John West, author of Darwin Day in America (rev. 2015), gives an example of “arrogance cloaked in humility” when he cites testimony by an academic scientist at a government-sponsored hearing on abortion.  The professor refuses to comment on the point in fetal development when human life begins, because science has no way to define this matter (which is true).  He then adds, “As a citizen, I find it abhorrent to contemplate the force of law being given to one set of religious beliefs” (referring to Christian demands that law protect the rights of unborn human beings).   West astutely notes: “Far from acknowledging the limits of scientific materialism, the ‘science cannot decide’ argument (is) merely a more sophisticated way to assert its primacy” (p. 334).  Beware the masquerades of pride.

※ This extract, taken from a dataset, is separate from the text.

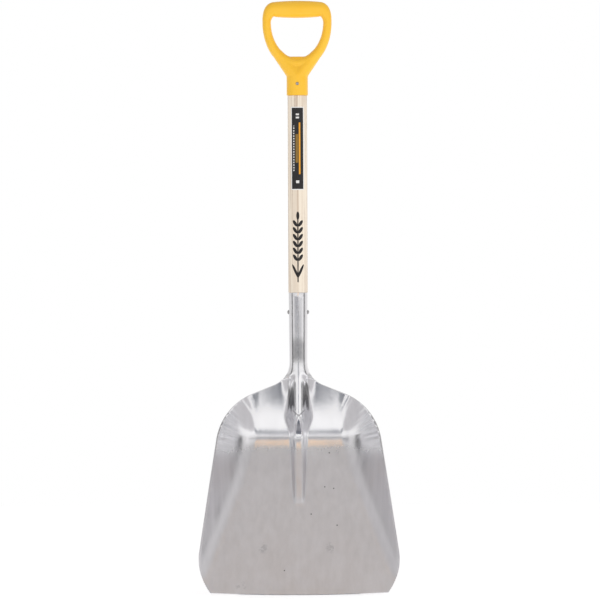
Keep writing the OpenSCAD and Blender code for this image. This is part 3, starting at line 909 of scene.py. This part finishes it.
satin_rough = 0.38 + (streaks - 0.5) * 0.24 + (drift - 0.5) * 0.16
bright_rough = 0.19 + (drift - 0.5) * 0.10
rough = satin_rough * (1 - polished) + bright_rough * polished
aluminium.feed("Roughness", (rough + smudges * 0.12 + pits * 0.4).most(0.08))
SATIN, BRIGHT = (0.765, 0.755, 0.775), (0.86, 0.86, 0.875)
metal_color = aluminium.blend(polished, SATIN, BRIGHT)
# smudges and pits are real marks; the crease, flank and neck terms are painted shade and painted
# reflections
marks_and_painted_shade = smudges * 0.14 + pits * 0.75 + crease * 0.5 + flank * 0.75 + neck * 0.42
shade = 1 - marks_and_painted_shade + (streaks - 0.5) * 0.2 + (drift - 0.5) * 0.12
aluminium.feed("Base Color", aluminium.tint(metal_color, shade))
dents = aluminium.noise(22, 2, seed=3.0)
hammered = aluminium.noise(120, 2, seed=11.0) * polished
relief = dents * 0.35 + hammered * 0.05 + fine_streaks * 0.004 - pits * 0.25 - crease * 0.5
aluminium.bump(relief, MM)
print("aluminium has", len(aluminium.nodes), "nodes")

# %% [markdown]
# ## Finish: ash wood
# Ash has straight, open grain. Each year leaves a band of pores that shows as a darker stripe along the
# handle, so the pattern is noise drawn out along Z.

# %% Ash
ash = Finish("turned_ash", ior=1.45)
years = ash.noise(210, 2, (1, 1, 0.02), 5.0)
fibres = ash.noise(1300, 3, (1, 1, 0.02), 1.0)
pores = ash.noise(2600, 2, (1, 1, 0.03), 9.0).step(0.60, 0.72) * years.step(0.42, 0.6)
CREAM, TAN = (0.93, 0.83, 0.69), (0.66, 0.535, 0.42)
bands = ash.noise(95, 1, (1, 1, 0.012), 3.0)
wood = ash.blend((years.step(0.46, 0.60) * 0.6 + bands.step(0.48, 0.60) * 0.4).least(1), CREAM, TAN)
wood = ash.tint(wood, 1 + (fibres - 0.5) * 0.16 - pores * 0.28)
print("grain has", len(ash.nodes), "nodes")

# %% [markdown]
# ## The mark on the wood
# A plain mark is printed on the wood: an ear of wheat on its stem, with kernels in pairs and two leaves.
# One oval makes each kernel, leaf and tip. A modulo repeats the kernels up the ear, and the distance from
# the middle mirrors them. The ink is thin, so the fibres show through it.

# %% Wheat mark
EAR_FROM, KERNEL_PITCH, KERNEL_PAIRS = 630, 13.0, 6
EAR_TO = EAR_FROM + KERNEL_PITCH * KERNEL_PAIRS
STEM_FROM, STEM_TO, STEM_HALF_W = 590, 712, 1.1
KERNEL_TILT = math.radians(32)
KERNEL_OUT, KERNEL_HALF_W, KERNEL_HALF_L = 5.2, 2.9, 7.0


def oval(x, z, tilt, half_w, half_l):
    """1 inside an ellipse about the point where x and z are 0."""
    side = x * math.cos(tilt) - z * math.sin(tilt)
    along = x * math.sin(tilt) + z * math.cos(tilt)
    side, along = side / half_w, along / half_l
    return (side * side + along * along).step(1.08, 0.92)


span = ash.across.absolute()
cell = (ash.up - EAR_FROM) % KERNEL_PITCH - KERNEL_PITCH / 2
ear = oval(span - KERNEL_OUT, cell, KERNEL_TILT, KERNEL_HALF_W, KERNEL_HALF_L)
ear = ear * ash.up.within(EAR_FROM, EAR_TO, 0.1)
TIP_HALF_W, TIP_HALF_L = 3.0, 8.0
tip = oval(span, ash.up - (EAR_TO + TIP_HALF_L), 0, TIP_HALF_W, TIP_HALF_L)
LEAF_OUT, LEAF_Z, LEAF_HALF_W, LEAF_HALF_L = 4.6, 610, 2.4, 15
leaf = oval(span - LEAF_OUT, ash.up - LEAF_Z, math.radians(24), LEAF_HALF_W, LEAF_HALF_L)
stem = span.step(STEM_HALF_W + 0.1, STEM_HALF_W) * ash.up.within(STEM_FROM, STEM_TO, 0.2)
ink = ear.most(tip).most(leaf).most(stem) * ash.back.step(0, -2)
ink = ink * (1 - fibres.step(0.66, 0.8) * 0.35)
INK_BLACK = (0.012, 0.011, 0.011)
ash.feed("Base Color", ash.blend(ink, wood, INK_BLACK))
ash.feed("Roughness", 0.46 + (fibres - 0.5) * 0.12 - ink * 0.12)
ash.bump(fibres * 0.05 - pores * 0.12, MM)
print("ash has", len(ash.nodes), "nodes")

# %% [markdown]
# ## Finish: moulded plastic
# The grip's yellow is mixed into the plastic, so only its gloss and a faint mould texture change over it.

# %% Plastic
plastic = Finish("moulded_yellow_plastic", ior=1.49)
cloud = plastic.noise(35, 2, seed=2.0)
grain = plastic.noise(1800, 2, seed=6.0)
YELLOW, PALE_YELLOW = (1.0, 0.54, 0.020), (1.0, 0.60, 0.045)
plastic.feed("Base Color", plastic.blend(cloud, YELLOW, PALE_YELLOW))
plastic.feed("Roughness", 0.30 + (cloud - 0.5) * 0.10 + (grain - 0.5) * 0.06)
plastic.bump(grain * 0.02 + cloud * 0.10, MM)
print("plastic has", len(plastic.nodes), "nodes")

# %% [markdown]
# ## Finish: printed label
# The film is black with a white border. Its print is plain: an amber band, a brown block, a row of pale
# ticks and small marks near both ends, all measured from the label's own edges.

# %% Label print
print_ink = Finish("printed_label_film", coat_weight=0.15, coat_roughness=0.3, ior=1.4)
arc = print_ink.across / LABEL_R
arc = (arc + arc * arc * arc * 0.17) * LABEL_R  # the distance round the film, near enough to the arcsine
LABEL_HALF = LABEL_R * LABEL_HALF_ANGLE
from_end = print_ink.up - (label_low.z - EDGE_Z)
BORDER, SOFT = 1.9, 0.15
field = arc.absolute().step(LABEL_HALF - BORDER + SOFT, LABEL_HALF - BORDER)
field = field * from_end.within(BORDER, LABEL_L - BORDER, SOFT)
band = arc.within(2.6, 5.4, SOFT) * from_end.within(30, 128, SOFT)
block = arc.within(-3.6, 1.6, SOFT) * from_end.within(52, 106, SOFT)
TICK_PITCH = 5.0
each_tick = (from_end % TICK_PITCH).within(1.0, 3.6, SOFT)
ticks = arc.within(-8.2, -6.2, SOFT) * each_tick * from_end.within(36, 122, SOFT)
end_marks = arc.within(-3.0, 3.0, SOFT) * (
    from_end.within(136, 139, SOFT) + from_end.within(142, 145, SOFT) + from_end.within(13, 18, SOFT)
)
WHITE, BLACK, AMBER = (0.86, 0.85, 0.83), (0.014, 0.013, 0.014), (0.90, 0.40, 0.02)
BROWN, PALE = (0.26, 0.15, 0.025), (0.80, 0.79, 0.77)
ink_color = print_ink.blend(field, WHITE, BLACK)
ink_color = print_ink.blend(band, ink_color, AMBER)
ink_color = print_ink.blend(block, ink_color, BROWN)
ink_color = print_ink.blend(ticks.most(end_marks), ink_color, PALE)
print_ink.feed("Base Color", ink_color)
film = print_ink.noise(300, 2, seed=8.0)
print_ink.feed("Roughness", 0.36 + (film - 0.5) * 0.12)
print_ink.bump(film * 0.01, MM)
print("label has", len(print_ink.nodes), "nodes")

# %% [markdown]
# ## Finish: rivets
# The rivets are a harder, greyer metal, left as they come from the hammer.

# %% Rivet metal
rivet_metal = Finish("hammered_rivet", metallic=1.0)
hammer = rivet_metal.noise(700, 2, seed=4.0)
DARK_METAL, LIGHT_METAL = (0.40, 0.40, 0.41), (0.62, 0.61, 0.60)
rivet_metal.feed("Base Color", rivet_metal.blend(hammer, DARK_METAL, LIGHT_METAL))
rivet_metal.feed("Roughness", 0.30 + (hammer - 0.5) * 0.2)
rivet_metal.bump(hammer * 0.12, MM)
print("rivet metal has", len(rivet_metal.nodes), "nodes")

# %% [markdown]
# ## Put the finishes on
# Every piece now takes its finish, rides on the shovel and hides the CAD solid that it stands for.

# %% Finish every piece
finish_piece(pan, "blade", aluminium, smooth_angle=50)
finish_piece(handle, "handle", ash)
finish_piece(grip, "d_grip", plastic)
finish_piece(socket_rivet, "socket_rivet", rivet_metal)
finish_piece(grip_rivet, "grip_rivet", rivet_metal)
finish_piece(label, "label", print_ink)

Fallen intellects in need of redemption, minds that sift out data inconsistent with pre-existing paradigms, and that old sin called pride stunt the American liberal imagination.  Rather than throw stones, Christians ought to create arguments marinated in prayer and love that point to what we humbly recall on this Good Friday: the Cross.

And, yes, I look forward to the day when liberals can imagine the conservative lifeworld with the same clarity as today’s conservatives imagining what it’s like to be a liberal.  O blessed day!

[1] The labels “conservative” and “liberal” can be very confounding in a global context.  Outside of North America, “conservatives” often want to maintain unjust privileges, ancient traditions, and allegiance to non-religious authorities, while the “liberal” may advocate greater economic and political freedom (thus mirroring an aspect of American conservatism).  As for those evangelical or orthodox American Christians who prefer the label “liberal,” they are probably best considered, for our purposes, “moderates.”